Hanna’s mother reluctantly nodded. “That was our mistake. I see that now. We were going to tell you when you reached ponte primus.”
“It’s my fault, actually,” her father added. “I liked the little Hanna that got excited about dinosaurs and flowers. I thought when we explained the facts of life to you, I’d lose that Hanna.”
“You’re the one chance we have,” Hanna’s mother said. “We’ve done everything we can to protect you and keep you healthy. Thirteen years. That’s why we need to send you to Susanna Glen. We can’t risk all of that now.”
Finally, after she’d dried her face, Hanna said, “I don’t want to go to the mountains. This is my home too.”
Her parents stared at each other for a long while. Her father broke the impasse.
“I say we sleep on it tonight,” he said to Hanna’s mother, “and discuss it over breakfast.”
Her mother closed her eyes.

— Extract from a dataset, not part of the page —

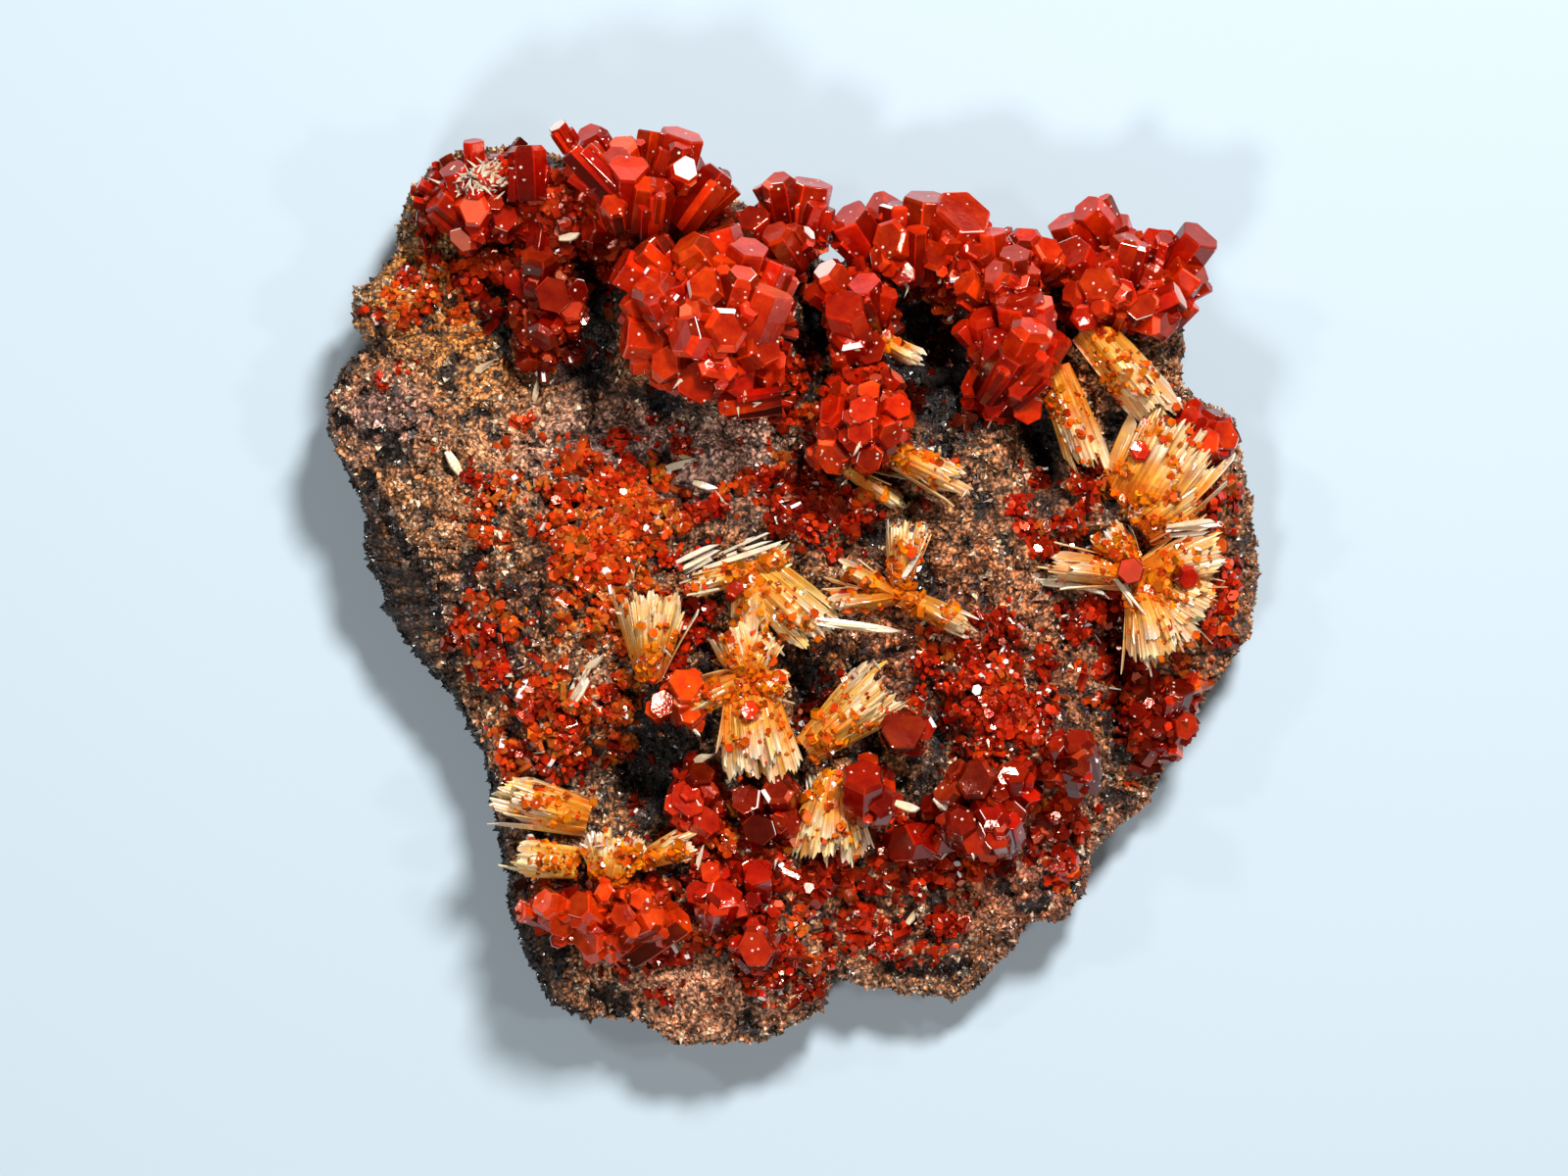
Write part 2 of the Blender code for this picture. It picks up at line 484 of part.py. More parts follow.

She ran her hand over the middle of Hanna’s back, as though divining the future within her.
Finally she opened her eyes. “We’ll discuss it first thing in the morning.”
*
The mauve alarm clock on Hanna’s bed stand started bleating at six-thirty. It reeled her up from the watery depths of dreamy slumber to the world of oxygen and sunlight and blood and bile. The emotional force of the prior night’s argument and her mother’s revelations had sapped her little body, and she’d slept well.
Head slung from bleariness, she trudged to the hall bathroom. The cold floor gave her tender feet. She peed and washed her face and pushed a brush through her brown hair. Her hair had thickened over the past few weeks. Its mousiness had faded and a golden sheen had emerged, the color of pancakes perfectly done. Her fingernails, usually brittle and chipped, were each now firm and pearlescent. Her hips had rounded. Even her breasts had begun to fill in with pockets of fatty tissue behind her nipples. Hanna was undergoing pubescence and pregnancy simultaneously. Her body was swerving one direction to attract sexual partners and swerving another direction to nurture and deliver the double within her. There was no logic to Hanna’s biology, but there it stood in the mirror staring back at her.